I live in WV and have been wanting to try it but don't know if its as good here as in the west where they have the big cottonwoods?


----------



## bones44 (Jan 7, 2011)

We have em here. Look for dens first. I don't hunt with dogs, just calling them works at times. I usually use a bird distress or raccoon fight on my Foxpro. You can use a distress hand call also. Be prepared for them to come pretty quickly at times as they're very territorial. Our season just started here but it also coincides with archery so I'm chasing deer at the moment.

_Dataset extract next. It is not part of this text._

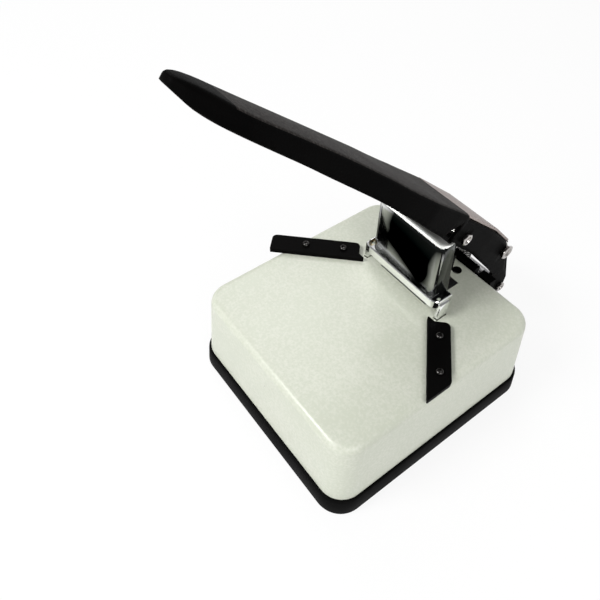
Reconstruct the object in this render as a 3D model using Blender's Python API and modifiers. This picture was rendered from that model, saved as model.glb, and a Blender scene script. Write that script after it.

Good luck !


----------



## DeereGuy (Feb 1, 2012)

I have been pretty successful calling them here in Michigan. 5 came in the morning I got these 2. raccoon distress brought them running in.
Sent from my DROID BIONIC using Tapatalk 2


----------



## Scotty D. (Feb 23, 2012)

We started too late last season to really get into them hot 'n heavy, but we sure had some exciting hunts... I'm gonna start alot earlier this season -- it's a blast...


----------



## Scotty D. (Feb 23, 2012)

SG--we didn't start till mid January...Only 2 weeks left in the season at that time.... I'm starting the first night at midnight this year---the action is alot more consistent than the yotes around here--not as much pressure & the raccoon aren't as smart... Fox tend to come in easier, too, when using raccon distress..


----------



## Skinner712 (Jan 7, 2012)

Ok thanks every one. The season starts here this Saturday the 13 th. Anyone call them this early in the season?


----------



## Bigdrowdy1 (Jan 29, 2010)

I found when calling for fox and coyotes back in the 70's in Ohio raccoon would respond to wood pecker and bird distress calls. I called using the creeks and streams as back stops. I wasn't able to put the 2 together back then but we did a lot of raccoon hunting with dogs back then. I found that most came out of den trees when less than 50 yards from den trees. They sounded like squirrels coming down the sides of the trees. Action seemed fast as it was not what I expected to call. Use what is real to your area yellow wood pecker, cardinal etc and I think you will do good, PS every raccoon has his territory so challenge him with raccoon squalls killing his meals on his or her turf mommas with little ones can be mean. Good luck post your pics


----------



## Skinner712 (Jan 7, 2012)

Ok thanks


----------